Image copyright © by Marcus Trahan

A Song Is Born

(1948)

To remake a film is not an unusual thing in Hollywood. To remake it with virtually the same script is almost unheard of. Not only that, but this film and its predecessor, Ball of Fire, were made only 6 years apart, and by the same director, Howard Hawks. Both were based loosely on the Snow White story (only there actually are seven professors in this one, not seven plus Gary Cooper, as in the original). The part of Snow White was played by Barbara Stanwyck in the original, by Virginia Mayo here, and Danny Kaye replaces Gary Cooper. I have to say that I think this version is the better idea.
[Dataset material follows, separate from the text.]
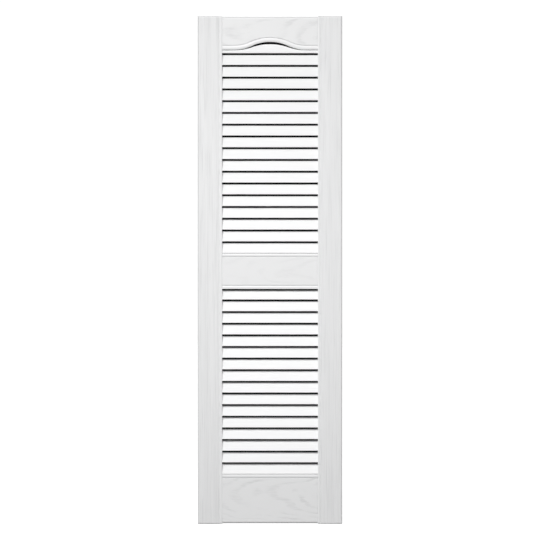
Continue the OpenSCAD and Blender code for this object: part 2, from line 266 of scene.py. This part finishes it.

In the first, the cloistered professors are making a dictionary of all human knowledge. Here, it is just a musical dictionary. This gives the opportunity to bring in what the first one sorely lacked: Music! The profs come to realize that the musical world has passed them by, and set out to explore jazz: spirituals, gospel, swing, bebop, etc. They are taught by some of the best in the business, including Louis Armstrong, Lionel Hampton, Tommy Dorsey, Charlie Barnet, the Golden Gate Quartet, and Buck and Bubbles. Already in their midst is professor Magenbruch, a clarinet player who looks suspiciously like Benny Goodman with a Hitler mustache and a lot of greasy kid’s stuff in his hair. At one point somebody asks him to play “like Benny Goodman.” “Never heard of him,” says Magenbruch, and then proceeds to wail on that licorice stick like nobody but Goodman (and maybe Artie Shaw) possibly could. I said they worked from the same script, and that’s literally true. Except for the musical parts, most of the dialogue is exactly the same as in the original. We saw them almost back-to-back, so we’re sure of that. The main set of the professors’ home is very much like the original, as if they only had to dust it off, though of course it is unlikely it was still standing six years later. Even many of the camera set-ups are identical. The only thing it lacks is Kaye doing some of his own patented style of patter song, but he was just getting started here. Over the next decade he made some works of true comic genius, such as The Court Jester (with the comic routine “The Pellet With the Poison’s in the Chalice From the Palace,” fit to rank up there with “Who’s on First?”), and The Inspector General. Overall, I’d say this movie is an improvement on the original, and the original wasn’t bad.